Tokyopop's unethical handling of American creators? 

I thought I should liberate these comments from a post on the Beat.

From stacy:
Tokyopop's unethical way of handling new creators will be big news in 2005 too if they don't change their policies. They force noobs to sign a schedule before they sign a contract, then try to stick them with a contract with a $50,000 payment cap if their story ever becomes a movie. The contract gives them no say in development deals. Tokyopop pays the lowest advance ($15,000) with an unachievable $2,000 incentive to finish faster than humanly possible (typically 4 months for a 176 page book). That advance is per book, not per creator. Your contract typically states that you will be making a "150 page book plus extras" and those extras that you make for free are usually the rest of the entire 176 page book. The royalty is 10 to 15 % net with ambiguous wording over whether or not advertising cost will count against the royalty, and they divide up the payment of the advance over $1,000 mile-stones that each take over a month to get paid on. There's your news story. Tokyopop is just mining cheap labor for made-for-TV movies and cheap cartoons. And that's the creator-owned stuff.
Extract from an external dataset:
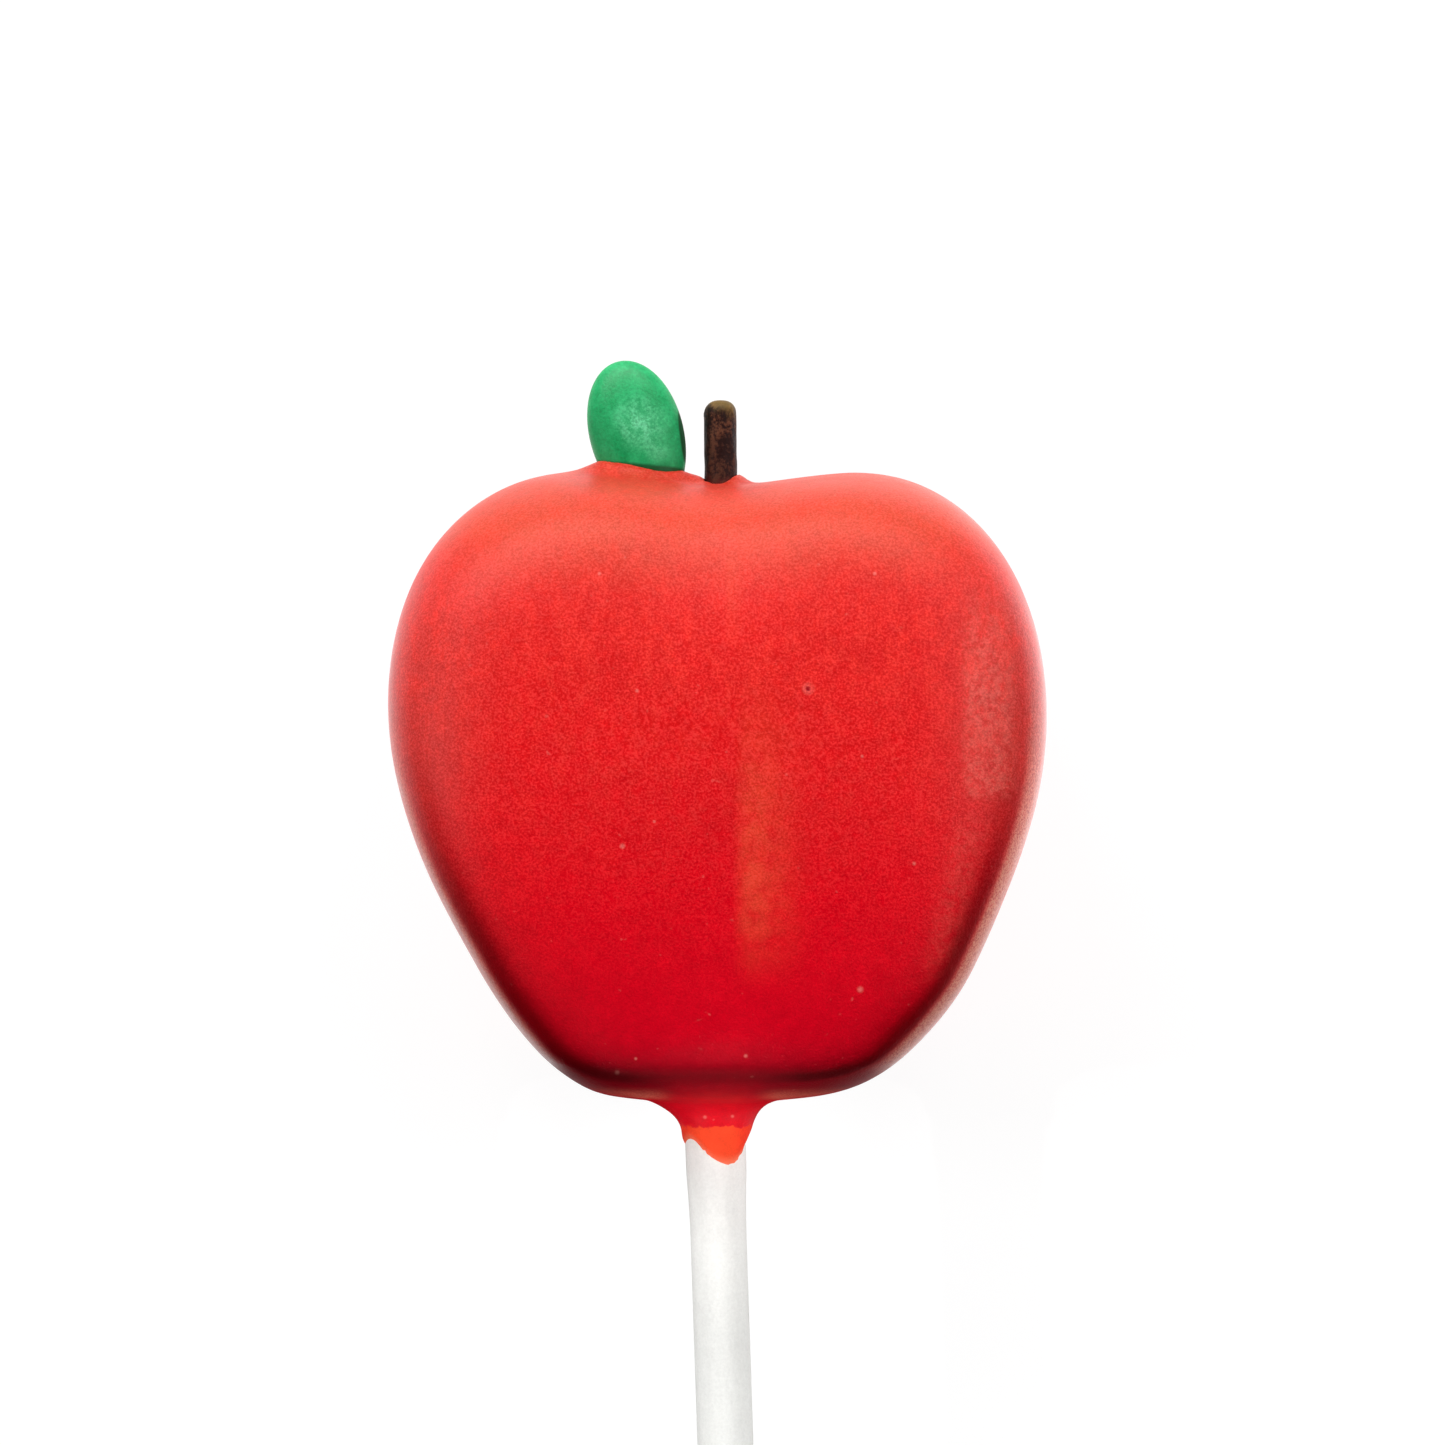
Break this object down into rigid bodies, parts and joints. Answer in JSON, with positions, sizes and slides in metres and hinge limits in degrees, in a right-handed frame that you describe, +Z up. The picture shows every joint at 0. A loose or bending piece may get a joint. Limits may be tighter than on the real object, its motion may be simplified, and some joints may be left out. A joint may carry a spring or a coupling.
{
  "type": "cake pop",
  "caption": "Apple-shaped cake pop: a flattened coated cake with a candy leaf and stem, on a rolled paper stick.",
  "frame": {"origin": "on the small flat of the apple's back that it rests on, under the middle of the apple's height and width", "axes": "+Z up, out of the decorated face; +Y along the pop, from the stick to the leaf; +X to the right of the face as it is seen"},
  "size_m": [0.0467, 0.147, 0.0254],
  "materials": {
    "red_coating": "satin, slightly pitted confectioner's coating",
    "green_candy": "satin hard candy shell",
    "brown_stem": "mottled, slightly waxy",
    "white_paper": "matt rolled paper"
  },
  "bodies": {
    "root": {"coated_cake": "red_coating", "candy_leaf": "green_candy", "stem": "brown_stem", "stick": "white_paper"}
  },
  "joints": []
}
Their work-for-hire contracts make political prisoners giggle.

Then Manga Widow:

Insert applause. :)

Only thing I'd add is that they actually try to wrestle that "generous" advance as low as $10,000, and/or try to set royalty percentages sometimes even lower than that 10-15% you mentioned. :/

Not to mention that those paychecks, delayed by a month, are not paid monthly...in some cases the pay period itself is significantly longer than a month.

I've been glad to see Tokyopop giving opportunities to upcoming creators, but if they're using their position to take advantage, that curbs my enthusiasm quite a bit. Anyone else have any experiences they might want to share, additional comments, or any other discussions that might be going on in other locations online?